The finale’s plot mechanics are, of course, absurd. A single beach party resolves three seasons of love-triangle calculus, a dead parent’s literary legacy, and at least one minor arson incident. If only the UN worked this efficiently. Belly picks—spoiler alert—Conrad, the brooding one who communicates chiefly through jaw clenches. This choice sends shockwaves through the global simp economy. Crypto traders in Singapore report a 12 percent dip in “Team Jeremiah” NFTs. A French philosopher live-tweets that Belly’s decision proves Sartre right: hell is other people’s playlists. Somewhere in Brussels, an EU cultural attaché drafts a memo titled “Subsidize European Brooders Before American Jawlines Conquer Gen Z.”

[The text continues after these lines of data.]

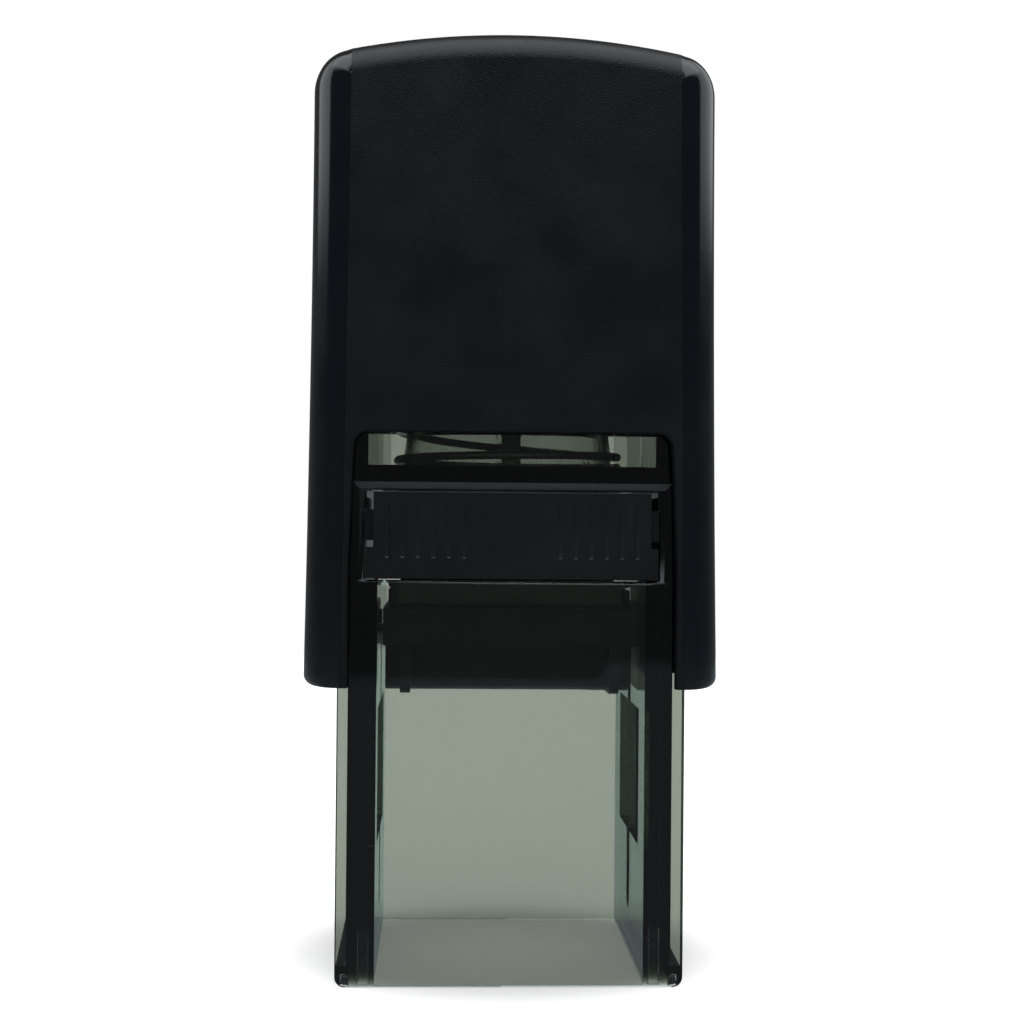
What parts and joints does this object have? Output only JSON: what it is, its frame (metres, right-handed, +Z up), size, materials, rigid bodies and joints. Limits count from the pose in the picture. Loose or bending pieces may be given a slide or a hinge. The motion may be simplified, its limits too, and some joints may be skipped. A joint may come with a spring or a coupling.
{
  "type": "self inking stamp",
  "caption": "Square self inking stamp: pressing the sprung cap flips the die carriage from the slide-in ink pad down through the clear base onto the paper.",
  "frame": {"origin": "middle of the foot's underside, on the surface that the stamp stands on", "axes": "+Z up along the cap's stroke, -Y towards the front where the ink pad slides out, +X to the right seen from the front"},
  "size_m": [0.0364, 0.033, 0.0833],
  "materials": {
    "smoked_clear_plastic": "polished smoked clear styrene",
    "black_cap_plastic": "black ABS, fine spark-eroded texture with polished side rails",
    "black_inner_plastic": "black moulded plastic, satin",
    "spring_steel": "drawn spring wire, dark",
    "axle_steel": "ground steel rod",
    "adhesive_foam": "dark closed-cell adhesive foam",
    "die_rubber": "laser cut rubber, ink stained",
    "inked_felt": "felt soaked with black ink"
  },
  "bodies": {
    "base": {"base_frame": "smoked_clear_plastic", "return_spring": "spring_steel"},
    "cap": {"cap_shell": "black_cap_plastic", "yoke": "black_inner_plastic", "carriage_axle": "axle_steel"},
    "carriage": {"die_carriage": "black_inner_plastic", "die_cushion": "adhesive_foam", "rubber_die": "die_rubber"},
    "pad": {"pad_tray": "black_inner_plastic", "ink_pad": "inked_felt"}
  },
  "joints": [
    {"name": "cap_press", "type": "slide", "parent": "base", "child": "cap", "axis": [0, 0, -1], "range_m": [0, 0.0245], "stiffness_N_per_m": 400, "springref_m": -0.01, "deforming": ["return_spring"]},
    {"name": "carriage_flip", "type": "hinge", "parent": "cap", "child": "carriage", "pos_m": [0, 0, 0.02985], "axis": [1, 0, 0], "range_deg": [0, 180]},
    {"name": "pad_slide", "type": "slide", "parent": "base", "child": "pad", "axis": [0, 1, 0], "range_m": [-0.0316, 0]}
  ],
  "couplings": [
    {"joint": "carriage_flip", "follows": "cap_press", "rad_per_m": 128.22}
  ]
}
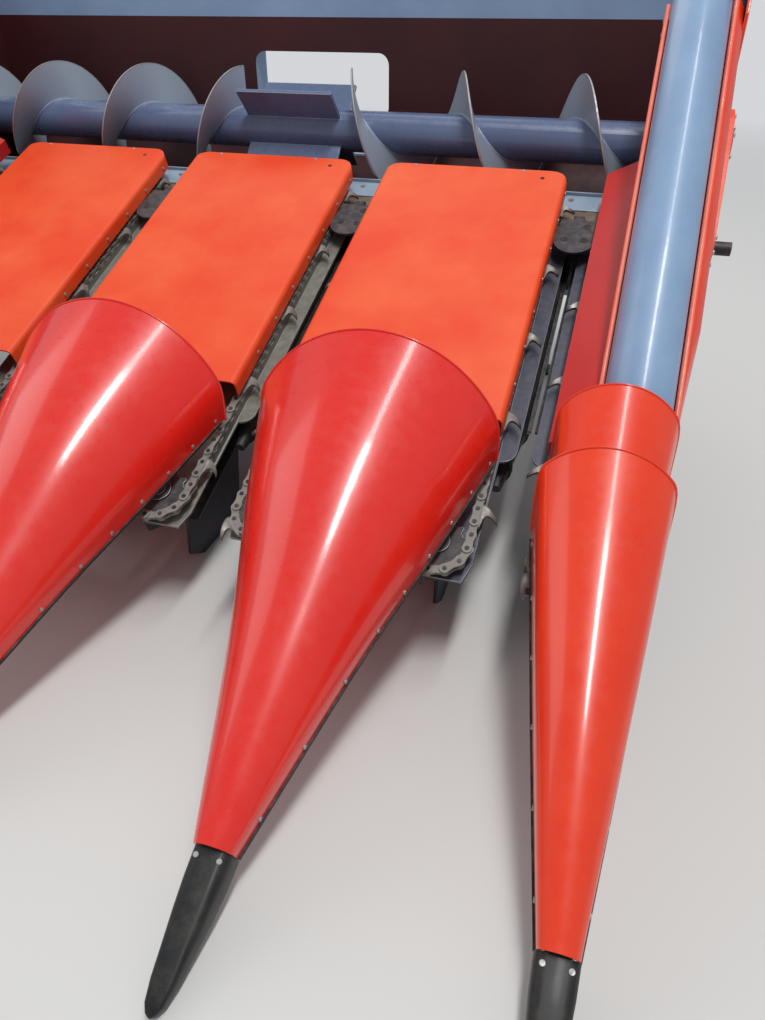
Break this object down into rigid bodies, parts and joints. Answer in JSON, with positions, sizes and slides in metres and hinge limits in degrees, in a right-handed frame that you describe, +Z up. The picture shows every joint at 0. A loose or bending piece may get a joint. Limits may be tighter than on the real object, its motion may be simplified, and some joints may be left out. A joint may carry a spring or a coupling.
{
  "type": "combine harvester maize header",
  "caption": "Row-crop maize header of a combine harvester with dividers, sheet hoods, gathering chains, stalk rolls, cross auger and parking stands.",
  "frame": {"origin": "on the ground, below the middle of the overall box", "axes": "+X to the right seen from the front of the dividers looking back, +Y to the rear where the feeder house joins, +Z up; the dividers point along -Y"},
  "size_m": [2.58, 2.3612, 1.2688],
  "materials": {
    "main_frame": "grey-blue enamel",
    "back_sheet": "dull dark red enamel with dust",
    "auger_trough": "dull dark red enamel with dust",
    "side_plate_left": "dull dark red enamel with dust",
    "side_plate_right": "dull dark red enamel with dust",
    "drive_case_left": "sun-faded orange-red enamel, satin",
    "drive_case_right": "sun-faded orange-red enamel, satin",
    "cross_shaft": "worn oily steel",
    "row_1_frame": "worn oily steel",
    "row_1_deck": "dark steel polished by stalks",
    "row_1_chains": "worn oily steel",
    "row_2_frame": "worn oily steel",
    "row_2_deck": "dark steel polished by stalks",
    "row_2_chains": "worn oily steel",
    "row_3_frame": "worn oily steel",
    "row_3_deck": "dark steel polished by stalks",
    "row_3_chains": "worn oily steel",
    "row_4_frame": "worn oily steel",
    "row_4_deck": "dark steel polished by stalks",
    "row_4_chains": "worn oily steel",
    "hood_2": "sun-faded orange-red enamel, satin",
    "hood_3": "sun-faded orange-red enamel, satin",
    "hood_4": "sun-faded orange-red enamel, satin",
    "end_hood_left": "sun-faded orange-red enamel, satin",
    "end_hood_right": "sun-faded orange-red enamel, satin",
    "collar_left": "sun-faded orange-red enamel, satin",
    "collar_right": "sun-faded orange-red enamel, satin",
    "guard_tube_left": "grey-blue enamel",
    "guard_tube_right": "grey-blue enamel",
    "auger_tube": "grey-blue enamel",
    "auger_flights": "worn grey enamel",
    "row_1_roll_left": "worn oily steel",
    "row_1_roll_right": "worn oily steel",
    "row_2_roll_left": "worn oily steel",
    "row_2_roll_right": "worn oily steel",
    "row_3_roll_left": "worn oily steel",
    "row_3_roll_right": "worn oily steel",
    "row_4_roll_left": "worn oily steel",
    "row_4_roll_right": "worn oily steel",
    "snout_1": "glossy red enamel",
    "tip_1": "satin black",
    "snout_2": "glossy red enamel",
    "tip_2": "satin black",
    "snout_3": "glossy red enamel",
    "tip_3": "satin black",
    "snout_4": "glossy red enamel",
    "tip_4": "satin black",
    "snout_5": "glossy red enamel",
    "tip_5": "satin black",
    "stand_left": "satin black",
    "stand_right": "satin black"
  },
  "bodies": {
    "header": {"main_frame": "main_frame", "back_sheet": "back_sheet", "auger_trough": "auger_trough", "side_plate_left": "side_plate_left", "side_plate_right": "side_plate_right", "drive_case_left": "drive_case_left", "drive_case_right": "drive_case_right", "cross_shaft": "cross_shaft", "row_1_frame": "row_1_frame", "row_1_deck": "row_1_deck", "row_1_chains": "row_1_chains", "row_2_frame": "row_2_frame", "row_2_deck": "row_2_deck", "row_2_chains": "row_2_chains", "row_3_frame": "row_3_frame", "row_3_deck": "row_3_deck", "row_3_chains": "row_3_chains", "row_4_frame": "row_4_frame", "row_4_deck": "row_4_deck", "row_4_chains": "row_4_chains", "hood_2": "hood_2", "hood_3": "hood_3", "hood_4": "hood_4", "end_hood_left": "end_hood_left", "end_hood_right": "end_hood_right", "collar_left": "collar_left", "collar_right": "collar_right", "guard_tube_left": "guard_tube_left", "guard_tube_right": "guard_tube_right"},
    "auger": {"auger_tube": "auger_tube", "auger_flights": "auger_flights"},
    "roll_1_left": {"row_1_roll_left": "row_1_roll_left"},
    "roll_1_right": {"row_1_roll_right": "row_1_roll_right"},
    "roll_2_left": {"row_2_roll_left": "row_2_roll_left"},
    "roll_2_right": {"row_2_roll_right": "row_2_roll_right"},
    "roll_3_left": {"row_3_roll_left": "row_3_roll_left"},
    "roll_3_right": {"row_3_roll_right": "row_3_roll_right"},
    "roll_4_left": {"row_4_roll_left": "row_4_roll_left"},
    "roll_4_right": {"row_4_roll_right": "row_4_roll_right"},
    "divider_1": {"snout_1": "snout_1", "tip_1": "tip_1"},
    "divider_2": {"snout_2": "snout_2", "tip_2": "tip_2"},
    "divider_3": {"snout_3": "snout_3", "tip_3": "tip_3"},
    "divider_4": {"snout_4": "snout_4", "tip_4": "tip_4"},
    "divider_5": {"snout_5": "snout_5", "tip_5": "tip_5"},
    "stand_left": {"stand_left": "stand_left"},
    "stand_right": {"stand_right": "stand_right"}
  },
  "joints": [
    {"name": "auger_turn", "type": "hinge", "parent": "header", "child": "auger", "pos_m": [0, 0.89958, 0.79695], "axis": [1, 0, 0], "continuous": true},
    {"name": "roll_1_left_turn", "type": "hinge", "parent": "header", "child": "roll_1_left", "pos_m": [-0.95, 0.56198, 0.54052], "axis": [0, 0.9317, 0.3633], "continuous": true},
    {"name": "roll_1_right_turn", "type": "hinge", "parent": "header", "child": "roll_1_right", "pos_m": [-0.85, 0.56198, 0.54052], "axis": [0, 0.9317, 0.3633], "continuous": true},
    {"name": "roll_2_left_turn", "type": "hinge", "parent": "header", "child": "roll_2_left", "pos_m": [-0.35, 0.56198, 0.54052], "axis": [0, 0.9317, 0.3633], "continuous": true},
    {"name": "roll_2_right_turn", "type": "hinge", "parent": "header", "child": "roll_2_right", "pos_m": [-0.25, 0.56198, 0.54052], "axis": [0, 0.9317, 0.3633], "continuous": true},
    {"name": "roll_3_left_turn", "type": "hinge", "parent": "header", "child": "roll_3_left", "pos_m": [0.25, 0.56198, 0.54052], "axis": [0, 0.9317, 0.3633], "continuous": true},
    {"name": "roll_3_right_turn", "type": "hinge", "parent": "header", "child": "roll_3_right", "pos_m": [0.35, 0.56198, 0.54052], "axis": [0, 0.9317, 0.3633], "continuous": true},
    {"name": "roll_4_left_turn", "type": "hinge", "parent": "header", "child": "roll_4_left", "pos_m": [0.85, 0.56198, 0.54052], "axis": [0, 0.9317, 0.3633], "continuous": true},
    {"name": "roll_4_right_turn", "type": "hinge", "parent": "header", "child": "roll_4_right", "pos_m": [0.95, 0.56198, 0.54052], "axis": [0, 0.9317, 0.3633], "continuous": true},
    {"name": "divider_1_lift", "type": "hinge", "parent": "header", "child": "divider_1", "pos_m": [-1.071, -0.25994, 0.34994], "axis": [-1, 0, 0], "range_deg": [0, 25]},
    {"name": "divider_2_lift", "type": "hinge", "parent": "header", "child": "divider_2", "pos_m": [-0.6, -0.16211, 0.38808], "axis": [-1, 0, 0], "range_deg": [0, 25]},
    {"name": "divider_3_lift", "type": "hinge", "parent": "header", "child": "divider_3", "pos_m": [0, -0.16211, 0.38808], "axis": [-1, 0, 0], "range_deg": [0, 25]},
    {"name": "divider_4_lift", "type": "hinge", "parent": "header", "child": "divider_4", "pos_m": [0.6, -0.16211, 0.38808], "axis": [-1, 0, 0], "range_deg": [0, 25]},
    {"name": "divider_5_lift", "type": "hinge", "parent": "header", "child": "divider_5", "pos_m": [1.071, -0.25994, 0.34994], "axis": [-1, 0, 0], "range_deg": [0, 25]},
    {"name": "stand_left_fold", "type": "hinge", "parent": "header", "child": "stand_left", "pos_m": [-0.8, 1.14058, 0.50195], "axis": [0, -1, 0], "range_deg": [0, 90]},
    {"name": "stand_right_fold", "type": "hinge", "parent": "header", "child": "stand_right", "pos_m": [0.8, 1.14058, 0.50195], "axis": [0, 1, 0], "range_deg": [0, 90]}
  ],
  "couplings": [
    {"joint": "roll_1_right_turn", "follows": "roll_1_left_turn", "ratio": -1},
    {"joint": "roll_2_left_turn", "follows": "roll_1_left_turn", "ratio": 1},
    {"joint": "roll_2_right_turn", "follows": "roll_1_left_turn", "ratio": -1},
    {"joint": "roll_3_left_turn", "follows": "roll_1_left_turn", "ratio": 1},
    {"joint": "roll_3_right_turn", "follows": "roll_1_left_turn", "ratio": -1},
    {"joint": "roll_4_left_turn", "follows": "roll_1_left_turn", "ratio": 1},
    {"joint": "roll_4_right_turn", "follows": "roll_1_left_turn", "ratio": -1}
  ]
}
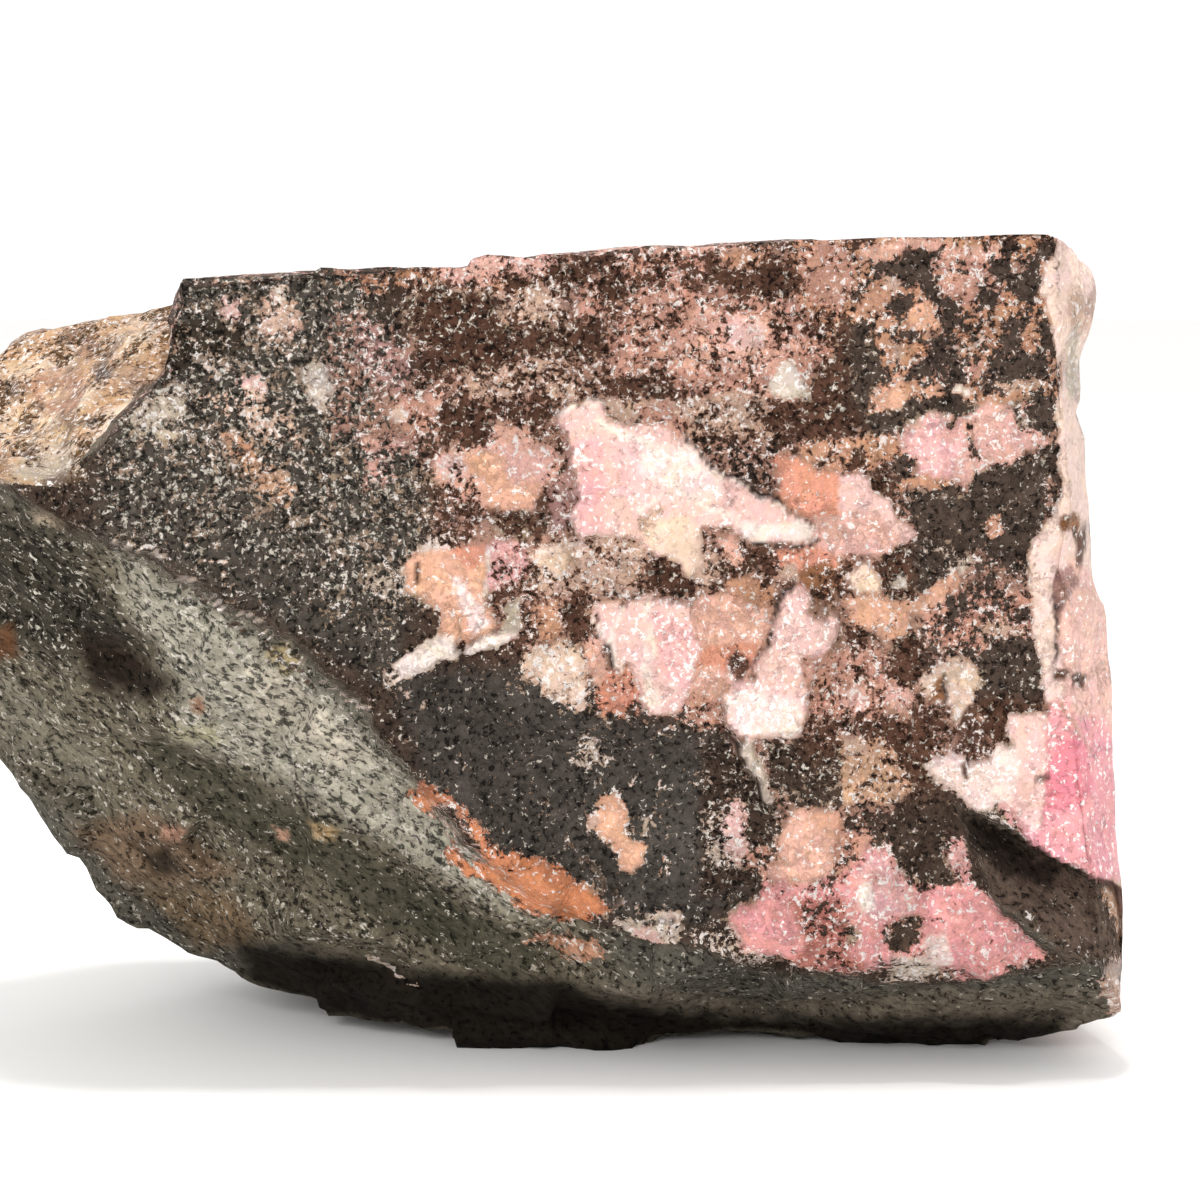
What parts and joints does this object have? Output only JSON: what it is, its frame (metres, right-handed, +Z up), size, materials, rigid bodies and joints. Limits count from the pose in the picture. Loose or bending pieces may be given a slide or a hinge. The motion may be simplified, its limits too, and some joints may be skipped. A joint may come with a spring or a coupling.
{
  "type": "rough rhodonite",
  "caption": "Broken block of rough rhodonite: flat pink and black front, a schist slope at the lower left and a tan lump at the left end.",
  "frame": {"origin": "centre of the bounding box at the surface the stone rests on", "axes": "+X along the stone towards its squared end, +Y from the pink front face to the back, +Z up from the resting surface"},
  "size_m": [0.1322, 0.0644, 0.0885],
  "materials": {
    "rhodonite": "broken stone, dull with small glossy crystal faces"
  },
  "bodies": {
    "root": {"rhodonite_stone": "rhodonite"}
  },
  "joints": []
}
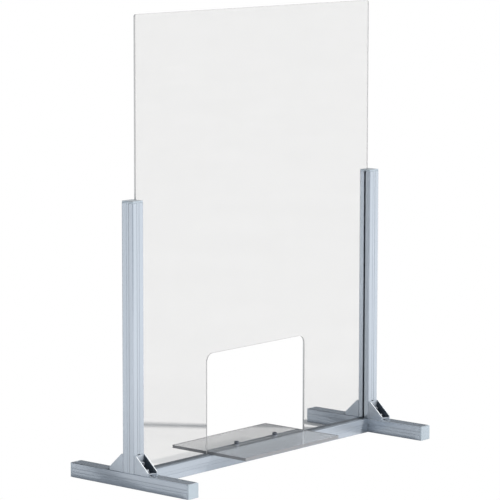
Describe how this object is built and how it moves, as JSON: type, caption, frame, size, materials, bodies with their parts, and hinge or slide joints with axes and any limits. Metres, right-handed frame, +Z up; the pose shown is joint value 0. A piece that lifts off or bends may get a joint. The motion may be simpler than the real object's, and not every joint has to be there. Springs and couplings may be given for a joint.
{
  "type": "sneeze guard",
  "caption": "Free-standing clear hygiene screen on a slotted aluminium frame, with a pass-through opening and a small clear serving shelf.",
  "frame": {"origin": "on the counter top, midway between the two feet, in the panel's middle plane", "axes": "+X along the width, from the left foot to the right foot; +Y from the front to the back; +Z up"},
  "size_m": [1.02, 0.42, 1.23],
  "materials": {
    "extrusion": "natural anodised, satin",
    "slot_cover": "natural anodised, satin",
    "end_cap": "light grey, fine grain",
    "bracket": "die-cast, silver powder coat",
    "bolt_steel": "stainless, turned",
    "zinc_steel": "zinc plated",
    "seal": "black, matt",
    "clear_sheet": "clear cast acrylic, polished edges"
  },
  "bodies": {
    "frame": {"left_foot": "extrusion", "right_foot": "extrusion", "left_post": "extrusion", "right_post": "extrusion", "cross_rail": "extrusion", "left_foot_front_cap": "end_cap", "left_foot_rear_cap": "end_cap", "right_foot_front_cap": "end_cap", "right_foot_rear_cap": "end_cap", "left_post_cap": "end_cap", "right_post_cap": "end_cap", "left_front_bracket": "bracket", "left_rear_bracket": "bracket", "right_front_bracket": "bracket", "right_rear_bracket": "bracket", "left_bracket_bolts": "bolt_steel", "right_bracket_bolts": "bolt_steel", "left_bracket_washers": "bolt_steel", "right_bracket_washers": "bolt_steel", "left_bracket_nuts": "zinc_steel", "right_bracket_nuts": "zinc_steel", "left_post_seal": "seal", "right_post_seal": "seal", "left_rail_seal": "seal", "right_rail_seal": "seal", "shelf": "clear_sheet", "shelf_screws": "bolt_steel", "shelf_washers": "bolt_steel", "shelf_nuts": "zinc_steel", "rail_end_screws": "bolt_steel", "rail_end_plates": "zinc_steel", "left_post_outer_cover": "slot_cover", "left_post_front_cover": "slot_cover", "left_post_rear_cover": "slot_cover", "right_post_outer_cover": "slot_cover", "right_post_front_cover": "slot_cover", "right_post_rear_cover": "slot_cover", "left_foot_outer_cover": "slot_cover", "left_foot_top_front_cover": "slot_cover", "left_foot_top_rear_cover": "slot_cover", "left_foot_inner_front_cover": "slot_cover", "left_foot_inner_rear_cover": "slot_cover", "right_foot_outer_cover": "slot_cover", "right_foot_top_front_cover": "slot_cover", "right_foot_top_rear_cover": "slot_cover", "right_foot_inner_front_cover": "slot_cover", "right_foot_inner_rear_cover": "slot_cover", "rail_front_cover": "slot_cover", "rail_rear_cover": "slot_cover"},
    "panel": {"panel": "clear_sheet"}
  },
  "joints": [
    {"name": "panel_lift", "type": "slide", "parent": "frame", "child": "panel", "axis": [0, 0, 1], "range_m": [0, 0.733]}
  ]
}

But the darker joke lies beneath the sand. While these photogenic teens debate promposals, the actual coastline they frolic on is eroding at 1.5 feet per year. The beach house that serves as narrative Switzerland will, scientists estimate, be underwater before the characters hit their ten-year reunion. The show’s fantasy—perpetual summer, inexhaustible parental real estate, infinite second chances—mirrors the broader fantasy sold to the planet since 1945: growth without decay, love without loss, carbon without consequence. The closing drone shot of fireworks over the Atlantic might as well be a heat map of melting ice caps.

Still, humanity watches, rapt, because what else is there? In Kyiv, a power-cut living room glows with the last 5 percent of a portable battery just to see if Belly wears the gold necklace or the silver. In São Paulo, an Uber driver idles in traffic, earbuds in, ignoring his passenger to watch the final kiss buffered at 144p. Even the Chinese censors, who trimmed three seconds of underage drinking, let the longing remain—perhaps recognizing that desire, unlike democracy, is reliably apolitical.

The episode ends with a sweeping montage set to a Phoebe Bridgers cover that sounds like the death rattle of the American dream, and yet every viewer, from Jakarta to Reykjavík, feels seen. That is the final, exquisite irony: in a world fracturing along every conceivable axis, we are united by the manufactured heartbreak of people who have never worried about a visa overstay. Globalization’s last gift is synchronized secondhand adolescence.

Fade out. Roll credits. Somewhere, a glacier calves into the sea, but it does so quietly—so as not to wake the binge-watchers.